Chaque chargeur aura sa particularité : le chargeur corrosif augmentera les effets des balles corrosives que vous tirerez avec, et le chargeur explosif fonctionnera sur le même principe, quand le chargeur Oneshot ne vous permettra de tirer qu’une munition mais lui octroiera une bonne quantité de rebonds et dégâts supplémentaires. Tout cela peut évidemment être amélioré, ce sans quoi il est assez difficile de voir le bout des runs évidemment. On recommande d’ailleurs d’acheter un maximum de chargeurs le plus tôt possible (cinq pouvant être cumulés), parce qu’ils s’insèrent en bas de l’écran pendant les phases de casse-briques, empêchant vos balles de tomber dans le vide. Un petit truc qui surprend en premier lieu, mais se révèle plutôt agréable à découvrir.
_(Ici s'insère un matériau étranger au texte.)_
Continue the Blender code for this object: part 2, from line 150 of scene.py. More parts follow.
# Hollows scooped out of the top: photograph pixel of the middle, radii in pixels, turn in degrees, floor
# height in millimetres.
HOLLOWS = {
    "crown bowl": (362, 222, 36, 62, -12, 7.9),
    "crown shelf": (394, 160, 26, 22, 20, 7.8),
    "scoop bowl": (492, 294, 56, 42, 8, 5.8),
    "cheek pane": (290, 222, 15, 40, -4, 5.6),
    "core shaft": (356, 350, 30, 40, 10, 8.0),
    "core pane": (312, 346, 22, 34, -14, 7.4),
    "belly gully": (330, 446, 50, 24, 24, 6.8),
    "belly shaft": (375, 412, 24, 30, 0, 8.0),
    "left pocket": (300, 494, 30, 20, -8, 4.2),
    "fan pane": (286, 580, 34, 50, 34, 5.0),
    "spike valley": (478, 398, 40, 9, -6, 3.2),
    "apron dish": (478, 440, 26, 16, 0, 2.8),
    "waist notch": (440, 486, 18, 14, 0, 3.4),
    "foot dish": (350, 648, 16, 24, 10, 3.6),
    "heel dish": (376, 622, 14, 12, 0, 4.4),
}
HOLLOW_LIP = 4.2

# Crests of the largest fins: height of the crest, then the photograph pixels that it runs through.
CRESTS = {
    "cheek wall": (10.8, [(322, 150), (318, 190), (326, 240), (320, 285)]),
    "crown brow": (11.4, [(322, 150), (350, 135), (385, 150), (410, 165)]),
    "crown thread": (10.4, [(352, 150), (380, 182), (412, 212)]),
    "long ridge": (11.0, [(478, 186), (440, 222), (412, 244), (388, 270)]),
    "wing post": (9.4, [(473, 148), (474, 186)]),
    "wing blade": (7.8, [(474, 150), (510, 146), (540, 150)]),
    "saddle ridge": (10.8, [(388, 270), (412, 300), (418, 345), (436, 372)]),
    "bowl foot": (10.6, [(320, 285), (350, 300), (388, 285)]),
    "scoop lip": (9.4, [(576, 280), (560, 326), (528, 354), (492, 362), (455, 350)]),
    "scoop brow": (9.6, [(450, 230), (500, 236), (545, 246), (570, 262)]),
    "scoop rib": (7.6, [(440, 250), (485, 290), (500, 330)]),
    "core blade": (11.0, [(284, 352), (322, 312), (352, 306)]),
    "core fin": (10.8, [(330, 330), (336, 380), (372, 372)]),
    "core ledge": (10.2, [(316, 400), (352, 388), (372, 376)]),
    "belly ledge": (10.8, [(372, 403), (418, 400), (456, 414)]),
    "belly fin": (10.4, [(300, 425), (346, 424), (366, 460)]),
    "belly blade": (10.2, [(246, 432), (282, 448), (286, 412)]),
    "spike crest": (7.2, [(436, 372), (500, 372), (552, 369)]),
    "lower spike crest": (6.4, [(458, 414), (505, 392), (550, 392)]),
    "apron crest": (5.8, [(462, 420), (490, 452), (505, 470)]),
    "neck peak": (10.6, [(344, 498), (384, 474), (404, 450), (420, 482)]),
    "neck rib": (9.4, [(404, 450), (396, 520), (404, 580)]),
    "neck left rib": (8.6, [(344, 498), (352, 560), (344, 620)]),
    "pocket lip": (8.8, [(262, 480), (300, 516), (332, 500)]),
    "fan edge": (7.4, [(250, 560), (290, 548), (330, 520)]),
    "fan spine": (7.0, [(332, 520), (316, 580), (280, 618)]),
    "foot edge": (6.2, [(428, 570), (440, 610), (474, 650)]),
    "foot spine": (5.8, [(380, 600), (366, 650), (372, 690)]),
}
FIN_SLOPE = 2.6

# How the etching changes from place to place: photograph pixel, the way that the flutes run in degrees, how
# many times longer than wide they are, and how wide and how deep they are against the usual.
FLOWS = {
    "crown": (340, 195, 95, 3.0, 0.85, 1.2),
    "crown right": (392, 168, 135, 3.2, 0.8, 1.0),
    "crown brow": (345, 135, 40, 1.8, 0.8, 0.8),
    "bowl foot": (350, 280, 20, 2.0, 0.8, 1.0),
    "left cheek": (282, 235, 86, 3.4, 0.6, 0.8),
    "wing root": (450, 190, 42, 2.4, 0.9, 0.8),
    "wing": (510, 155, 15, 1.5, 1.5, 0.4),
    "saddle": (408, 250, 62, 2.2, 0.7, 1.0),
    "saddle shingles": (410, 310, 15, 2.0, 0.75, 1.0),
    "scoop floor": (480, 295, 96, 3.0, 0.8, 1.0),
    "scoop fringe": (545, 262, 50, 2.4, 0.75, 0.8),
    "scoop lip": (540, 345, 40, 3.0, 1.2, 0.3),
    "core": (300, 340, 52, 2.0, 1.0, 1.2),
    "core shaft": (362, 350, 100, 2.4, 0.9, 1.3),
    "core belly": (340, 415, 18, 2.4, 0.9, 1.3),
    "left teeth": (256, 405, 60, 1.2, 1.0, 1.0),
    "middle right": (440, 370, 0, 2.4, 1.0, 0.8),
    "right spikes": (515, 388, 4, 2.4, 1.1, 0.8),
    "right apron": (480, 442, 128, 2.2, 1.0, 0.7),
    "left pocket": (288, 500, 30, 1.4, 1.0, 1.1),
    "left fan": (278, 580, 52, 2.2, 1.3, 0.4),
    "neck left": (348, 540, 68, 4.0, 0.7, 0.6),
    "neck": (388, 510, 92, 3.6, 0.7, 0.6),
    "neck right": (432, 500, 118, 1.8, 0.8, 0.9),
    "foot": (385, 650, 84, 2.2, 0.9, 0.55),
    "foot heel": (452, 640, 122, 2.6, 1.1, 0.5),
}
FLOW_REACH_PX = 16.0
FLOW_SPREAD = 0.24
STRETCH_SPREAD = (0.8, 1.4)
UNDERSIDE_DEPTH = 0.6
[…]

Côté munitions, il y a là aussi pas mal de choses à prendre en compte. De base, nous avons trois types de balles, correspondant à trois couleurs distinctes : rouges = explosives, vertes = corrosives, bleues = balles se clonant au contact des briques humaines. Mais il sera rapidement possible d’acheter de nouvelles balles, certaines augmentant leur nombre de rebonds ou leurs facultés, d’autres vous conférant un bonus permanent chaque fois que vous les échangerez en début de tour (ce qui fonctionne là aussi comme chez Balatro d’ailleurs), quand d’autres encore permettront d’étourdir les briques au contact afin de les empêcher de vous tirer dessus. Ajoutez à cela les différents bonus cités plus tôt, et vous obtenez une recette assez bien huilée, à laquelle on devient vite accro.
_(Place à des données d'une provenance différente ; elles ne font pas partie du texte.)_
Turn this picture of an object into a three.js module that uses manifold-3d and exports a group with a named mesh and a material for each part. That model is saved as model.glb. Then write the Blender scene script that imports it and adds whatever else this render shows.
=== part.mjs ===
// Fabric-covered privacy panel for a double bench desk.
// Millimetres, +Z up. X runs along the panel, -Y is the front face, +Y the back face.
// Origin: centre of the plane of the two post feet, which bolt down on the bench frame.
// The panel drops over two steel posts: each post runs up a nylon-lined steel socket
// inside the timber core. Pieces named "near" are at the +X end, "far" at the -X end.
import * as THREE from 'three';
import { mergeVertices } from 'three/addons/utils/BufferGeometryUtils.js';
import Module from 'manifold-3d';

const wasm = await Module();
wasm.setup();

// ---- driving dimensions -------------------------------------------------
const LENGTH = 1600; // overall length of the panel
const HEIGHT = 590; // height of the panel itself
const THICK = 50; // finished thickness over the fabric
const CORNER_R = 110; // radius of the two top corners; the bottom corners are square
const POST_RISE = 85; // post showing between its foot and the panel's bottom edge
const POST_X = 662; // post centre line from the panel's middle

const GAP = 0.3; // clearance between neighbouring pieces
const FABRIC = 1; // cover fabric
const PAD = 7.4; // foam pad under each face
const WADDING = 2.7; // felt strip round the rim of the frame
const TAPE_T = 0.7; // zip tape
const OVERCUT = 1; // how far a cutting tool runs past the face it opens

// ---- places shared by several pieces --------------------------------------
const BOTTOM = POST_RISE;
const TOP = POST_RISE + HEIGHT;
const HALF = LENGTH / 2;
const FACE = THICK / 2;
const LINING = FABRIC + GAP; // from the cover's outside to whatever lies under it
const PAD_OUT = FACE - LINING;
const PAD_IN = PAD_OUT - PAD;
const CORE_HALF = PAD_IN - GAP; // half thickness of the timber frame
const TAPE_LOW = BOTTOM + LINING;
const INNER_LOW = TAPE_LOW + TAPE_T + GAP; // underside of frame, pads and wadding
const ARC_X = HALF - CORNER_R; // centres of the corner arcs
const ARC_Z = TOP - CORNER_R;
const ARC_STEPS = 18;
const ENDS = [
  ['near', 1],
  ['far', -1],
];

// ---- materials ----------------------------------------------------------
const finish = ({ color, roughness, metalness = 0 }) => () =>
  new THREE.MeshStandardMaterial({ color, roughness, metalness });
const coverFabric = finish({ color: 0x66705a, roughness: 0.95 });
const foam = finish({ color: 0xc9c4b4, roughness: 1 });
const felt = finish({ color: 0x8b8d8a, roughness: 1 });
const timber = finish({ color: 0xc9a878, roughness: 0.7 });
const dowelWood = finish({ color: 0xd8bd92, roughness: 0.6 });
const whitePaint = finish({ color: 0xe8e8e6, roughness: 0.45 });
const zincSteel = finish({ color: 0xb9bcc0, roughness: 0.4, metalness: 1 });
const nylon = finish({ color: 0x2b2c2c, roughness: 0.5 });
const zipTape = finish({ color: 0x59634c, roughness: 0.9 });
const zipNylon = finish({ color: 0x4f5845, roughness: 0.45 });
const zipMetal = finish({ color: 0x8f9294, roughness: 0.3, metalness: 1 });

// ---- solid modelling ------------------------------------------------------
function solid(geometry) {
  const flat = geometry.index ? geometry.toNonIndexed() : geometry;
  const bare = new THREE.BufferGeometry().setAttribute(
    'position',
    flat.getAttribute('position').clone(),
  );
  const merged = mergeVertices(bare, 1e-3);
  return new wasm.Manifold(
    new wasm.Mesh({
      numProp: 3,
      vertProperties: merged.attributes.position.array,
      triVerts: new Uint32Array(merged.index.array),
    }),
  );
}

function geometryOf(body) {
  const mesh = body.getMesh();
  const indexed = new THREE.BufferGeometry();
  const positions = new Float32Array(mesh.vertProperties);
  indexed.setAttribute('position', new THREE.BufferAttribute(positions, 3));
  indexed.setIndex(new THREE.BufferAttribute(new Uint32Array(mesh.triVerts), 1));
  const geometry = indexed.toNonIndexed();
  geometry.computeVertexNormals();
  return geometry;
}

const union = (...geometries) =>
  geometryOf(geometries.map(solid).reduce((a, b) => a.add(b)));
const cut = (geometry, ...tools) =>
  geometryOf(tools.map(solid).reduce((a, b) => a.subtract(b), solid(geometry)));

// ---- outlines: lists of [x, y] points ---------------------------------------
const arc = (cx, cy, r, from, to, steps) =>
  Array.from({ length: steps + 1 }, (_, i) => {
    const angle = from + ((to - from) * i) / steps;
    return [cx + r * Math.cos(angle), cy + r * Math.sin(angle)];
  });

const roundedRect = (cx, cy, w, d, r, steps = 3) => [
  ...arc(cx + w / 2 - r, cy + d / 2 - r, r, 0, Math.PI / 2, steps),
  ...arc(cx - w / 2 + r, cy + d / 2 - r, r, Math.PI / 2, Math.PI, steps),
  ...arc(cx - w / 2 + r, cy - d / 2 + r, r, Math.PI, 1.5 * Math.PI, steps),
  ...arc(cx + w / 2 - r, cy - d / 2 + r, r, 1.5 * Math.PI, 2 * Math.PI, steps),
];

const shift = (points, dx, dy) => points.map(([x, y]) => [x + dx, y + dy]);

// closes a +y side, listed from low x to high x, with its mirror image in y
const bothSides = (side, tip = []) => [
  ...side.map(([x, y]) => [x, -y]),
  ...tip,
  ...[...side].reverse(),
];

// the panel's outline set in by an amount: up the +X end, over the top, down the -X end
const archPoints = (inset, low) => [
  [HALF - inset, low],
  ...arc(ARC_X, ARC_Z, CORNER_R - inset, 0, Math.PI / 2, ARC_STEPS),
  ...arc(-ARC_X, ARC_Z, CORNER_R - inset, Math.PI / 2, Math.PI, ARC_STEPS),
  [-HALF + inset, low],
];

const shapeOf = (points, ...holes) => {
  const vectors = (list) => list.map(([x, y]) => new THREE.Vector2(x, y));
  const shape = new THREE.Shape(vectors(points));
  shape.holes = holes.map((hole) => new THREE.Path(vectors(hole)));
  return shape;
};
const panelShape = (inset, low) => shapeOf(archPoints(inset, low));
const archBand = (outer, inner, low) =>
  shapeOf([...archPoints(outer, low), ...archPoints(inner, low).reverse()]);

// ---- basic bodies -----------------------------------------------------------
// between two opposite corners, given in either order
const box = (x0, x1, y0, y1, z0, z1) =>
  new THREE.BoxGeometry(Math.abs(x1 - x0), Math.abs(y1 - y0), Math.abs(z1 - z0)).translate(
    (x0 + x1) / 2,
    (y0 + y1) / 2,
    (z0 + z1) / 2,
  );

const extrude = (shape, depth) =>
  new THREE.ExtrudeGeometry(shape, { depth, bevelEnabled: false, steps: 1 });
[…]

Dommage que de gros écueils subsistent. Nous avons joué au titre dans une version non terminée, et pas mal de descriptions manquaient sur les bonus à acquérir, ce qui s’est révélé plutôt handicapant. On espère que la version 1.0 du titre aura corrigé ce défaut. Mais on doute qu’elle s’attaque en profondeur à la traduction française qui mériterait un coup de chiffon elle-aussi. On n’aurait pas été contre plus de contenu aussi, avec peut-être une plus grande quantité de boss, et un challenge adaptable pour corser un peu plus les choses. En l’état, si nous avons passé un excellent moment sur le titre, étant donné que nous avons pratiquement tout vu (même si nous n’avons pas amélioré les trois flingues disponibles au max, cela prend beaucoup de temps), nous sommes prêts à passer à autre chose. Enfin, difficile de ne pas mentionner la musique, dont l’unique morceau tourne en rond. Dommage, parce qu’à côté de ça les bruitages sont vraiment sympas.